La crítica urbana latinoamericana tiende a importar respuestas desde el norte, sin tener claras ni siquiera las preguntas que como sociedad nos competen. Es más, a nivel teórico esas preguntas nunca han sido planteadas. Respuestas a nuestra particular condición es factible de encontrar, según Zurita, esas respuestas se llaman Cien Años de Soledad, Rulfo, Vallejo, Neruda. Nosotros podemos dar otros nombres. En cualquier caso realizar la traducción de las teorías que vienen desde los centros metropolitanos implica tener presente desde donde se habla, tener presente la materialidad de nuestra lengua.
La crítica urbana latinoamericana, si pretender ser parte de la construcción de una nueva ciudad, hecha a escala de nuestra propia sensibilidad, debe escapar de la trampa interpretativa que impone la academia metropolitana. Debe partir desde una nueva relación de las palabras y las cosas, dejar de entender el objeto como puro significante, como en la posmodernidad que no es otra cosa que conservar las palabras y olvidar el referente, por el contrario debe abandonarse enteramente a ellos. Sólo así se me ocurre que es posible apagar las cámaras, dejar de vivir permanentemente en un set, recuperar el claro oscuro de la ciudad, los sobresaltos, dejar la línea recta e involucrarse verdaderamente en los intersticiosos que dan vida a nuestro cuerpo, nuestra sociedad, apagar la pantalla y escuchar el rumor del río que permanece, como bien dice Gepe, “es el secreto, vida horizontal en tiempo estival, donde no calza, la hora del río con la ciudad…”

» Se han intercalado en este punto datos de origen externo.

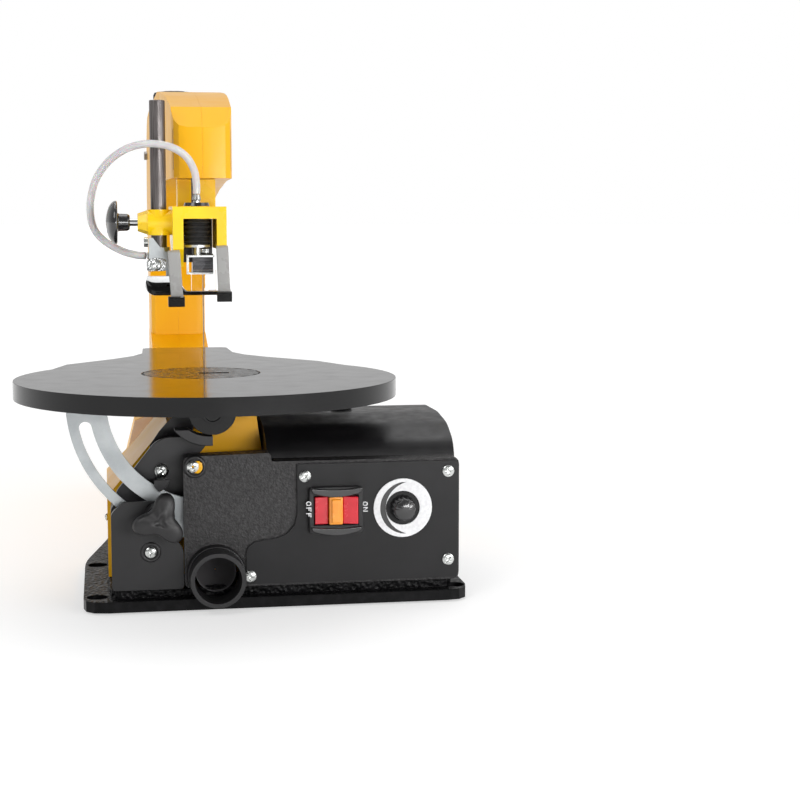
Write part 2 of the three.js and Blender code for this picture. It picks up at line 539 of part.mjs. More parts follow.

[1] Carlos Lomas “El masaje de los mensajes publicitarios. La seducción de los objetos y la identidad de los sujetos” en Signos. Teoría y práctica de la educación. Abril-Junio de 1997, extraído del sitio de Internet www.quadernsdigitals.net.
[2] Citado en, Carlos Lomas “El masaje de los mensajes publicitarios. La seducción de los objetos y la identidad de los sujetos” en Signos. Teoría y práctica de la educación. Abril-Junio de 1997, extraído del sitio de Internet www.quadernsdigitals.net.